> **WHAT TO PRODUCE**
Transcribe word for word the lines spanning the line with "Model this object" through the end of the records.

> **EXERCISE DATA**

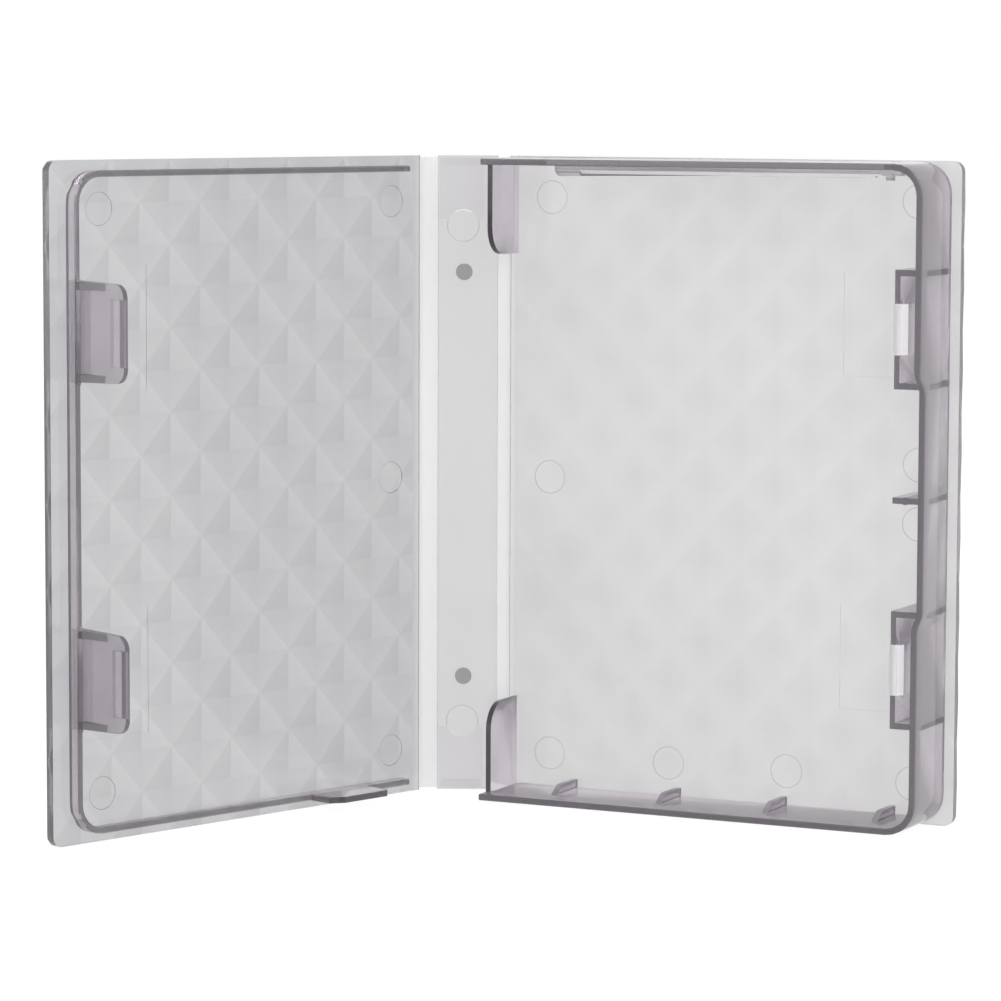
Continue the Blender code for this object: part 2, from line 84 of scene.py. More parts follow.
def lay_flat(piece, place):
    """Moves a piece into the frame of its leaf, to be worked on there."""
    piece.matrix_world = place.inverted() @ piece.matrix_world
    select_only(piece)
    bpy.ops.object.transform_apply(location=True, rotation=True, scale=True)


def stand_up(piece, place):
    """Puts a piece back where it belongs on the case, with its place in its mesh."""
    piece.matrix_world = place
    select_only(piece)
    bpy.ops.object.transform_apply(location=True, rotation=True, scale=True)


def choose(piece, kind, wanted):
    """Opens a piece in edit mode with only the wanted vertices, edges or faces selected."""
    select_only(piece)
    bpy.ops.object.mode_set(mode="EDIT")
    bpy.ops.mesh.select_mode(type=kind)
    bpy.ops.mesh.select_all(action="DESELECT")
    bpy.ops.object.mode_set(mode="OBJECT")
    mesh = piece.data
    for element in {"VERT": mesh.vertices, "EDGE": mesh.edges, "FACE": mesh.polygons}[kind]:
        element.select = wanted(element)
    bpy.ops.object.mode_set(mode="EDIT")


def push(piece, inside, offset):
    """Moves the points of a piece that lie in a region."""
    choose(piece, "VERT", lambda vertex: inside(vertex.co))
    bpy.ops.transform.translate(value=offset)
    bpy.ops.object.mode_set(mode="OBJECT")


def combine(piece, tool, operation):
    """Joins or cuts a piece with a tool, which is used up."""
    select_only(piece)
    modifier = piece.modifiers.new("fuse", "BOOLEAN")
    modifier.operation = operation
    modifier.solver = "EXACT"
    modifier.object = tool
    bpy.ops.object.modifier_apply(modifier=modifier.name)
    bpy.data.objects.remove(tool, do_unlink=True)


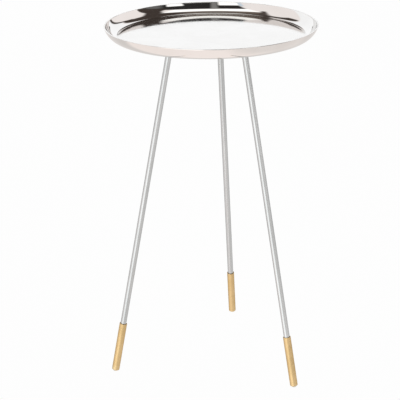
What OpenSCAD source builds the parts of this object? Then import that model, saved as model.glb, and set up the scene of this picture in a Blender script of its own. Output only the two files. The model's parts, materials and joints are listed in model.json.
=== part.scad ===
// Round tray side table on three splayed tubular legs that stand in long brass ferrules.
// Millimetres, +Z up. The origin is on the floor, under the middle of the tray.

/* [Tray] */
// Outside diameter of the tray at its rim
tray_d = 364; // [320:1:400]
// Height of the rim above the floor
table_h = 628; // [560:1:700]
// Depth of the tray, from the top of the rim to its underside
tray_depth = 20.6; // [19:0.1:23]
// Thickness of the tray's floor
floor_t = 2.4; // [2:0.1:3]
// Thickness of the tray's wall where it meets the lip, measured level
wall_t = 2.2; // [2.1:0.1:3]
// Radius that rounds the lip's two top edges
lip_r = 0.6; // [0.5:0.1:1]
// Half-width of the ellipse that the inside of the wall follows, up from the level floor
wall_run = 22; // [20:1:26]
// Half-height of that ellipse; it is more than the tray's depth, so the wall flares up to the lip
wall_rise = 28; // [24:1:32]

/* [Tray fixing] */
// Height of the cast bosses under the tray, which the mounting plate bears on
boss_h = 6; // [5.5:0.5:8]
// Outside diameter of the mounting plate
plate_d = 190; // [180:1:200]
// Thickness of the mounting plate
plate_t = 3; // [2.5:0.5:4]
// Diameter of the hole in the middle of the mounting plate
plate_hole_d = 60; // [40:1:80]
// Number of screws that hold the plate to the tray
screw_count = 6; // [3, 6]
// Radius of the circle that the screws stand on
screw_circle_r = 80; // [78:0.5:82]

/* [Legs] */
// Lean of each leg from upright, in degrees
splay = 11.1; // [10:0.1:12]
// Distance from the table's axis to the point where a leg's axis meets the floor
foot_r = 190; // [186:1:194]
// Outside diameter of the leg tube
leg_d = 10.5; // [9.5:0.5:11]
// Wall thickness of the leg tube
leg_wall = 1.5; // [1:0.1:1.6]

/* [Ferrules] */
// Outside diameter of the ferrule
ferrule_d = 13.5; // [13.4:0.1:15]
// Length of the ferrule
ferrule_l = 92; // [60:1:120]
// Radius that rounds the ferrule's closed end
ferrule_end_r = 1.6; // [1:0.1:2.7]
// Gap along the leg between the floor and the ferrule's end, which the glide bridges
ferrule_lift = 1.6; // [1.5:0.1:3]
// Diameter of the glide's head
glide_d = 7.6; // [6:0.1:7.8]

/* [Hidden] */
$fn = 96;

leg_count = 3;
first_leg_angle = 90;

// Tray levels and radii
rim_r = tray_d / 2;
underside_z = table_h - tray_depth;
floor_z = underside_z + floor_t;
ellipse_z = floor_z + wall_rise;
lip_z = table_h - lip_r;
outer_end = asin((lip_z - ellipse_z) / (wall_rise + floor_t));
inner_end = asin((lip_z - ellipse_z) / wall_rise);
floor_r = rim_r - (wall_run + wall_t) * cos(outer_end);
lip_inner_r = floor_r + wall_run * cos(inner_end);

// Bosses and the M5 screws in them
boss_r = 7;
boss_draft = 0.6;
screw_r = 2.5;
screw_hole_r = 2.6;
screw_clear_r = 2.75;
screw_l = 10;
screw_hole_l = boss_h + 0.8;
head_r = 4.75;
head_h = 2.75;
hex_across = 3.4;
hex_depth = 1.6;
washer_r = 5.5;
washer_t = 1;
plate_top_z = underside_z - boss_h;
plate_z = plate_top_z - plate_t;
plate_chamfer = 0.5;

// Sockets for the legs: turned bushes with an M8 thread along the leg, welded into the plate
socket_r = 9;
socket_below = 8;
socket_above = 4;
socket_chamfer = 1;
weld_h = 4;
weld_w = 3.4;
stud_r = 4;
thread_clear = 0.05;

// Distances along a leg's axis, measured up from the floor
plate_at = plate_z / cos(splay);
socket_end = plate_at - socket_below;
leg_washer_t = 1;
collar_t = 3;
collar_end = socket_end - leg_washer_t - collar_t;
stud_thread_l = 12;
plug_l = 22;
plug_r = leg_d / 2 - leg_wall;
end_wall = 6;
tube_foot = ferrule_lift + end_wall;

// Ferrule mouth, and the recess and hole for the glide
mouth_r = leg_d / 2 + 0.6;
mouth_depth = 1.5;
mouth_edge = 0.4;
glide_sunk = 1.4;
glide_r = glide_d / 2;
glide_stem_r = 1.5;
glide_stem_l = 3.2;

// Points of an arc about a centre, from one angle to another; the radii differ for an ellipse
function arc(centre, rx, ry, from, to, steps) =
    [for (i = [0 : steps]) let (a = from + (to - from) * i / steps)
        centre + [rx * cos(a), ry * sin(a)]];

function leg_angle(i) = first_leg_angle + (i - 1) * 360 / leg_count;

// Places its children on a leg's axis: their +Z runs up the leg, and zero is on the floor
module on_leg(i) {
    rotate([0, 0, leg_angle(i)])
        translate([foot_r, 0, 0])
            rotate([0, -splay, 0])
                children();
}

module on_screws() {
    for (k = [0 : screw_count - 1])
        rotate([0, 0, k * 360 / screw_count])
            translate([screw_circle_r, 0, 0])
                children();
}

// Half section of the dish: level floor, flared wall between two ellipses, and a rounded lip
module dish_section() {
    wall_steps = 14;
    lip_steps = 6;
    centre = [floor_r, ellipse_z];
    polygon(concat(
        [[0, underside_z]],
        arc(centre, wall_run + wall_t, wall_rise + floor_t, -90, outer_end, wall_steps),
        arc([rim_r - lip_r, lip_z], lip_r, lip_r, 15, 90, lip_steps),
        arc([lip_inner_r + lip_r, lip_z], lip_r, lip_r, 90, 165, lip_steps),
        arc(centre, wall_run, wall_rise, inner_end, -90, wall_steps),
        [[0, floor_z]]
    ));
}

module tray() {
    color("gainsboro")
        difference() {
            union() {
                rotate_extrude() dish_section();
                on_screws()
                    translate([0, 0, plate_top_z])
                        cylinder(h = boss_h + floor_t / 2, r1 = boss_r, r2 = boss_r + boss_draft);
            }
            on_screws()
                translate([0, 0, plate_top_z - 1])
                    cylinder(h = screw_hole_l + 1, r = screw_hole_r);
        }
}

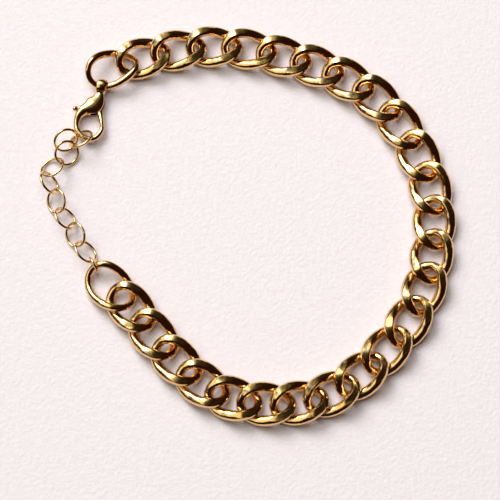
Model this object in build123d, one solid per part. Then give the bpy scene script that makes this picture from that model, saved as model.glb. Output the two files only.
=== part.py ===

> **WRITTEN REPLY**
Model this object in build123d, one solid per part. Then give the bpy scene script that makes this picture from that model, saved as model.glb. Output the two files only.
=== part.py ===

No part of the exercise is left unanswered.